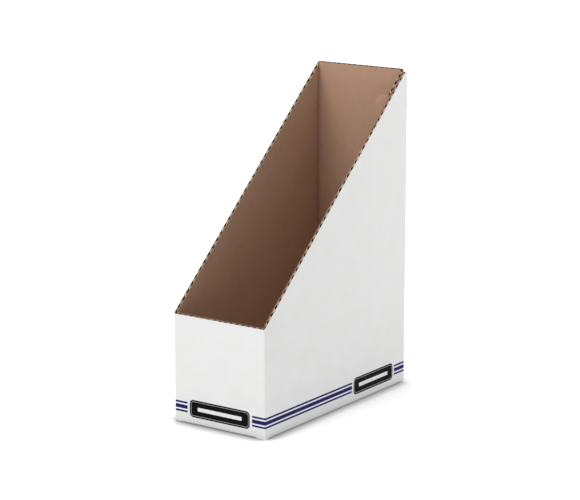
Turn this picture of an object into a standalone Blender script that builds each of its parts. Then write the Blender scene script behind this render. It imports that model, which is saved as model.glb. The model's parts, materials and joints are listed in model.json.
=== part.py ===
"""Open-topped magazine file die-cut from one sheet of corrugated board.

Every panel between two creases is three glued papers: a white outer liner, a fluted medium
and a kraft inner liner. The right wall is the fixed panel. The other panels swing on the
creases of the blank, so the file knocks down flat while its bottom flaps open.

Units are metres, +Z is up, the low front lip faces -Y and the tall back faces +Y.
"""
import math

import bmesh
import bpy
from mathutils import Matrix, Vector

# Driving dimensions
WIDTH = 0.1016
DEPTH = 0.2286
HEIGHT = 0.3048
LIP_HEIGHT = 0.1016
BOARD = 0.0030
LINER = 0.0003
MEDIUM = 0.0002
PLY_GAP = 0.0002
FLUTE_PITCH = 0.00635
FLUTE_FLAT = 0.18

# The sharp top corners of the right wall and glue flap are trimmed below the top of the back
CORNER_TRIM = 0.0025

# Clearances
CREASE_GAP = 0.0001
STACK_GAP = 0.0003
LEVEL = BOARD + STACK_GAP

# Glue flap, folded from the back wall and glued inside the right wall
FLAP_LENGTH = 0.0195
FLAP_BOTTOM = 0.013
EAR_LENGTH = 0.0125
EAR_TOP = 0.2835
EAR_BOTTOM = 0.220
EAR_RADIUS = 0.010
EAR_BEND = math.radians(75)

# Bottom closure: right flap outside, front and back flaps next, left flap inside
RIGHT_FLAP_REACH = 0.057
LEFT_FLAP_REACH = 0.058
NOTCH_WIDTH = 0.080
NOTCH_DEPTH = 0.0265
TONGUE_WIDTH = 0.066
TONGUE_TOP = 0.0094
END_FLAP_REACH = 0.052
END_FLAP_TAPER = 0.83
LEFT_FLAP_TAPER = 1.40
FLAP_SIDE_GAP = 0.0028
TAPERED_SIDE_GAP = 0.0070
LEFT_FLAP_FRONT_GAP = 0.0150

# Axes of the walls and flaps
X = Vector((1, 0, 0))
Y = Vector((0, 1, 0))
Z = Vector((0, 0, 1))

HALF_W = WIDTH / 2
HALF_D = DEPTH / 2
INSIDE_RIGHT = HALF_W - LEVEL
FLAP_INSIDE = INSIDE_RIGHT - BOARD
TRIM_END = CORNER_TRIM * DEPTH / (HEIGHT - LIP_HEIGHT)

# Crease lines that the panels turn about
FRONT_RIGHT_CREASE = Vector((HALF_W, -HALF_D, 0))
BACK_RIGHT_CREASE = Vector((FLAP_INSIDE, HALF_D - BOARD, 0))
FRONT_LEFT_CREASE = Vector((-FLAP_INSIDE, -HALF_D + BOARD, 0))
EAR_CREASE = Vector((FLAP_INSIDE, HALF_D - BOARD - FLAP_LENGTH, 0))


def remove_everything():
    for old in list(bpy.data.objects):
        bpy.data.objects.remove(old, do_unlink=True)


def make_material(name, color, roughness):
    material = bpy.data.materials.new(name)
    material.use_nodes = True
    shader = material.node_tree.nodes["Principled BSDF"]
    shader.inputs["Base Color"].default_value = (*color, 1)
    shader.inputs["Roughness"].default_value = roughness
    shader.inputs["Metallic"].default_value = 0
    return material


def make_frame(name, origin, u_axis, v_axis, collection, parent=None):
    """An empty whose X runs along the crease, Y along the flutes and Z into the board."""
    depth_axis = u_axis.cross(v_axis)
    matrix = Matrix((u_axis, v_axis, depth_axis)).transposed().to_4x4()
    matrix.translation = origin
    empty = bpy.data.objects.new(name, None)
    empty.empty_display_size = 0.01
    empty.hide_render = True
    collection.objects.link(empty)
    if parent:
        empty.parent = parent
        empty.matrix_parent_inverse = parent.matrix_basis.inverted()
    empty.matrix_basis = matrix
    return empty


def slant_height(y):
    """Height of the slanted cut on both side walls, a straight line from lip to back."""
    return LIP_HEIGHT + (HEIGHT - LIP_HEIGHT) * (y + HALF_D) / DEPTH


def make_liner(name, outline, depth, frame, material, collection):
    """A flat paper cut to a closed outline in the panel's own crease and flute axes."""
    curve = bpy.data.curves.new(name, "CURVE")
    curve.dimensions = "2D"
    curve.fill_mode = "BOTH"
    curve.extrude = LINER / 2
    spline = curve.splines.new("POLY")
    spline.points.add(len(outline) - 1)
    for point, (u, v) in zip(spline.points, outline):
        point.co = (u, v, 0, 1)
    spline.use_cyclic_u = True
    curve.materials.append(material)
    liner = bpy.data.objects.new(name, curve)
    collection.objects.link(liner)
    liner.parent = frame
    liner.location = (0, 0, depth + LINER / 2)
    return liner


def flute_profile(start, end):
    """Points (along, level) of the trapezoid wave; level 0 is its outer side and 1 its inner."""
    count = max(1, round((end - start) / FLUTE_PITCH))
    pitch = (end - start) / count
    flat = FLUTE_FLAT * pitch
    points = [(start, 0)]
    for index in range(count):
        left = start + index * pitch
        points.append((left + flat / 2, 0))
        points.append((left + pitch / 2 - flat / 2, 1))
        points.append((left + pitch / 2 + flat / 2, 1))
        points.append((left + pitch - flat / 2, 0))
    points.append((end, 0))
    return points


def make_fluting(name, start, end, low, high, depth, frame, material, collection):
    """The fluted medium: a wave along u, standing between low(u) and high(u) along v."""
    outer = depth + LINER + PLY_GAP + MEDIUM / 2
    inner = depth + BOARD - LINER - PLY_GAP - MEDIUM / 2
    shape = bmesh.new()
    chain = []
    for u, level in flute_profile(start, end):
        chain.append(shape.verts.new((u, low(u), outer + level * (inner - outer))))
    edges = [shape.edges.new(pair) for pair in zip(chain, chain[1:])]
    extruded = bmesh.ops.extrude_edge_only(shape, edges=edges)["geom"]
    for vertex in extruded:
        if isinstance(vertex, bmesh.types.BMVert):
            vertex.co.y = high(vertex.co.x)
    mesh = bpy.data.meshes.new(name)
    shape.to_mesh(mesh)
    shape.free()
    mesh.materials.append(material)
    fluting = bpy.data.objects.new(name, mesh)
    collection.objects.link(fluting)
    fluting.parent = frame
    thickness = fluting.modifiers.new("paper", "SOLIDIFY")
    thickness.thickness = MEDIUM
    thickness.offset = 0
    thickness.use_even_offset = True
    return fluting


def make_board(name, frame, cut, papers, collection, depth=0.0):
    """Three papers of one panel. cut(inset) gives start, end, low(u), high(u) and corners.

    inset is how far the paper stays back from a folded edge: its own inner depth and a gap,
    so that two panels meeting at a crease never share space. corners lists where the edges
    that low and high describe change direction.
    """
    plies = (("outer_liner", 0.0, LINER), ("fluting", 0.0, BOARD - LINER - PLY_GAP),
             ("inner_liner", BOARD - LINER, BOARD))
    for label, top, bottom in plies:
        inset = bottom + CREASE_GAP
        start, end, low, high, corners = cut(inset)
        material = papers[label]
        full_name = f"{name}_{label}"
        if label == "fluting":
            make_fluting(full_name, start, end, low, high, depth, frame, material, collection)
            continue
        stations = sorted({start, end, *[u for u in corners if start < u < end]})
        outline = [(u, low(u)) for u in stations] + [(u, high(u)) for u in reversed(stations)]
        make_liner(full_name, outline, depth + top, frame, material, collection)


def level_line(value):
    return lambda u: value


def round_stations(center, radius, steps=6):
    """Places along u that a quarter arc ending at center needs."""
    return [center + radius * math.sin(math.pi / 2 * step / steps) for step in range(steps + 1)]


# Walls

def cut_front_wall(inset):
    return inset, WIDTH - inset, level_line(CREASE_GAP), level_line(LIP_HEIGHT), []


def cut_left_wall(inset):
    def top(u):
        return slant_height(u - HALF_D)
    return inset, DEPTH - inset, level_line(CREASE_GAP), top, []


def cut_back_wall(inset):
    return inset, HALF_W + INSIDE_RIGHT - inset, level_line(CREASE_GAP), level_line(HEIGHT), []


def trimmed_height(u):
    """Height of the cut on the right wall and glue flap, u forward of the outside of the back."""
    return min(slant_height(HALF_D - u), HEIGHT - CORNER_TRIM)


def cut_right_wall(inset):
    return 0, DEPTH - inset, level_line(inset), trimmed_height, [TRIM_END]


def cut_glue_flap(inset):
    end = BOARD + FLAP_LENGTH - CREASE_GAP
    return inset, end, level_line(FLAP_BOTTOM), trimmed_height, [TRIM_END]


def cut_ear(inset):
    start = STACK_GAP
    round_start = EAR_LENGTH - EAR_RADIUS

    def sag(u):
        over = max(0.0, u - round_start)
        return EAR_RADIUS - math.sqrt(max(0.0, EAR_RADIUS ** 2 - over ** 2))

    def top(u):
        return EAR_TOP - sag(u)

    def bottom(u):
        return EAR_BOTTOM + sag(u)
    return start, EAR_LENGTH, bottom, top, round_stations(round_start, EAR_RADIUS)


# Bottom flaps, each measured from its own hinge line at the outside of its wall

def step_stations(half_width, edge=0.0001):
    """Both sides of the two steps that an edge makes half_width either side of mid-depth."""
    middle = DEPTH / 2
    return [middle + side * (half_width + near) for side in (-1, 1) for near in (-edge, edge)]


def cut_right_flap(inset):
    start = LEVEL + FLAP_SIDE_GAP
    end = DEPTH - LEVEL - FLAP_SIDE_GAP
    reach = LEVEL + RIGHT_FLAP_REACH
    tongue = TONGUE_WIDTH / 2

    def high(u):
        if abs(u - DEPTH / 2) < tongue:
            return reach + BOARD - inset
        return reach
    return start, end, level_line(inset), high, step_stations(tongue)


def cut_left_flap(inset):
    start = LEVEL + FLAP_SIDE_GAP
    end = DEPTH - LEVEL - LEFT_FLAP_FRONT_GAP
    low = level_line(LEVEL)
    reach = LEVEL + LEFT_FLAP_REACH

    def high(u):
        from_ends = min(u - LEVEL, DEPTH - LEVEL - u)
        side = min(reach, LEVEL + LEFT_FLAP_TAPER * from_ends)
        if abs(u - DEPTH / 2) < NOTCH_WIDTH / 2:
            return reach - NOTCH_DEPTH
        return side
    taper = LEVEL + LEFT_FLAP_REACH / LEFT_FLAP_TAPER
    return start, end, low, high, [taper, DEPTH - taper, *step_stations(NOTCH_WIDTH / 2)]


def cut_end_flap(inset, right_at_end):
    """A front or back flap: square beside the left wall, cut away beside the right wall."""
    square = LEVEL + FLAP_SIDE_GAP
    tapered = LEVEL + TAPERED_SIDE_GAP
    start, end = (square, WIDTH - tapered) if right_at_end else (tapered, WIDTH - square)
    reach = LEVEL + END_FLAP_REACH

    def high(u):
        from_right = WIDTH - u if right_at_end else u
        return min(reach, LEVEL + END_FLAP_TAPER * (from_right - LEVEL))
    taper = LEVEL + END_FLAP_REACH / END_FLAP_TAPER
    return start, end, level_line(LEVEL), high, [WIDTH - taper if right_at_end else taper]


def cut_tongue(inset):
    start = (DEPTH - TONGUE_WIDTH) / 2
    return start, start + TONGUE_WIDTH, level_line(inset), level_line(TONGUE_TOP), []


def build():
    remove_everything()
    collection = bpy.data.collections.new("magazine_file")
    bpy.context.scene.collection.children.link(collection)

    white = make_material("white_liner", (0.83, 0.83, 0.82), 0.62)
    kraft = make_material("kraft_liner", (0.45, 0.30, 0.20), 0.85)
    flute = make_material("fluting_paper", (0.38, 0.25, 0.16), 0.90)
    faced = {"outer_liner": white, "fluting": flute, "inner_liner": kraft}
    plain = {"outer_liner": kraft, "fluting": flute, "inner_liner": kraft}

    right = make_frame("right_wall_frame", Vector((HALF_W, HALF_D, 0)), -Y, Z, collection)
    make_board("right_wall", right, cut_right_wall, faced, collection)

    flap = make_frame("glue_flap_frame", Vector((INSIDE_RIGHT, HALF_D, 0)), -Y, Z, collection)
    make_board("glue_flap", flap, cut_glue_flap, plain, collection)

    inward = Vector((-math.sin(EAR_BEND), -math.cos(EAR_BEND), 0))
    ear = make_frame("glue_ear_crease", EAR_CREASE, inward, Z, collection)
    make_board("glue_ear", ear, cut_ear, plain, collection, depth=-BOARD)

    front_crease = make_frame("front_right_crease", FRONT_RIGHT_CREASE, -X, Z, collection)
    make_board("front_wall", front_crease, cut_front_wall, faced, collection)

    left_crease = make_frame("front_left_crease", FRONT_LEFT_CREASE, Y, Z, collection, front_crease)
    left = make_frame("left_wall_frame", Vector((-HALF_W, -HALF_D, 0)), Y, Z, collection, left_crease)
    make_board("left_wall", left, cut_left_wall, faced, collection)

    back_crease = make_frame("back_right_crease", BACK_RIGHT_CREASE, X, Z, collection)
    back = make_frame("back_wall_frame", Vector((-HALF_W, HALF_D, 0)), X, Z, collection, back_crease)
    make_board("back_wall", back, cut_back_wall, faced, collection)

    right_hinge = make_frame("right_flap_crease", Vector((HALF_W, -HALF_D, 0)), Y, -X, collection)
    make_board("right_bottom_flap", right_hinge, cut_right_flap, faced, collection)

    tongue_at = Vector((HALF_W - LEVEL - RIGHT_FLAP_REACH - BOARD, -HALF_D, 0))
    tongue = make_frame("tongue_fold", tongue_at, Y, Z, collection, right_hinge)
    make_board("lock_tongue", tongue, cut_tongue, faced, collection)

    left_hinge = make_frame("left_flap_crease", Vector((-HALF_W, HALF_D, 0)), -Y, X, collection, left)
    make_board("left_bottom_flap", left_hinge, cut_left_flap, faced, collection, depth=2 * LEVEL)

    front_hinge = make_frame("front_flap_crease", Vector((-HALF_W, -HALF_D, 0)), X, Y, collection,
                             front_crease)
    make_board("front_bottom_flap", front_hinge, lambda inset: cut_end_flap(inset, True), faced,
               collection, depth=LEVEL)

    back_hinge = make_frame("back_flap_crease", Vector((HALF_W, HALF_D, 0)), -X, -Y, collection, back)
    make_board("back_bottom_flap", back_hinge, lambda inset: cut_end_flap(inset, False), faced,
               collection, depth=LEVEL)


build()
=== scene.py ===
"""Looks of the corrugated magazine file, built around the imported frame.

Every panel of the frame has three papers. Each one is replaced by a finer sheet: the outer
liner with its printed stripes, the wavy fluting, and the kraft inner liner. Folds join the
walls at the upright creases, and hems join them to the bottom flaps. Lengths are metres.
"""
import json
import math
from collections import namedtuple

import bmesh
import bpy
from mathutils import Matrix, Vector, noise

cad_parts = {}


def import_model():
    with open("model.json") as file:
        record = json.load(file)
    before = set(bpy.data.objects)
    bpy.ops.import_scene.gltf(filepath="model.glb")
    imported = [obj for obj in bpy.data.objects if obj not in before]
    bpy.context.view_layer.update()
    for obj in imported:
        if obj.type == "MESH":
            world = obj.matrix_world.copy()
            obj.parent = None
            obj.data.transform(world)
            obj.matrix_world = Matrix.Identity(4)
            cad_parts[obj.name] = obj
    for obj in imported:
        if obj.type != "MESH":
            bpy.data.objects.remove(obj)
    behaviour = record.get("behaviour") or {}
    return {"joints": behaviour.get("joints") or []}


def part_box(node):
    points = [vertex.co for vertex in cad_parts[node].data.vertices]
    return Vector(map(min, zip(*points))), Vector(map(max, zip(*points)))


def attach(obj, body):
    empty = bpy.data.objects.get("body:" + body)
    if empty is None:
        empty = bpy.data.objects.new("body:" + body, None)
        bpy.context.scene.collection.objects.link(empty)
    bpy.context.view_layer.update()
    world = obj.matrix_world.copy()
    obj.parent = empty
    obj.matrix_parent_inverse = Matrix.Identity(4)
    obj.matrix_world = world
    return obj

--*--

■ Exercise goal ■
Extract exactly and only the span of lines that begins at the line containing "-Y, collection, back)" and ends at the line containing "cad_parts[obj.name] = obj".

■ Answer to the task ■
    back_hinge = make_frame("back_flap_crease", Vector((HALF_W, HALF_D, 0)), -X, -Y, collection, back)
    make_board("back_bottom_flap", back_hinge, lambda inset: cut_end_flap(inset, False), faced,
               collection, depth=LEVEL)


build()
=== scene.py ===
"""Looks of the corrugated magazine file, built around the imported frame.

Every panel of the frame has three papers. Each one is replaced by a finer sheet: the outer
liner with its printed stripes, the wavy fluting, and the kraft inner liner. Folds join the
walls at the upright creases, and hems join them to the bottom flaps. Lengths are metres.
"""
import json
import math
from collections import namedtuple

import bmesh
import bpy
from mathutils import Matrix, Vector, noise

cad_parts = {}


def import_model():
    with open("model.json") as file:
        record = json.load(file)
    before = set(bpy.data.objects)
    bpy.ops.import_scene.gltf(filepath="model.glb")
    imported = [obj for obj in bpy.data.objects if obj not in before]
    bpy.context.view_layer.update()
    for obj in imported:
        if obj.type == "MESH":
            world = obj.matrix_world.copy()
            obj.parent = None
            obj.data.transform(world)
            obj.matrix_world = Matrix.Identity(4)
            cad_parts[obj.name] = obj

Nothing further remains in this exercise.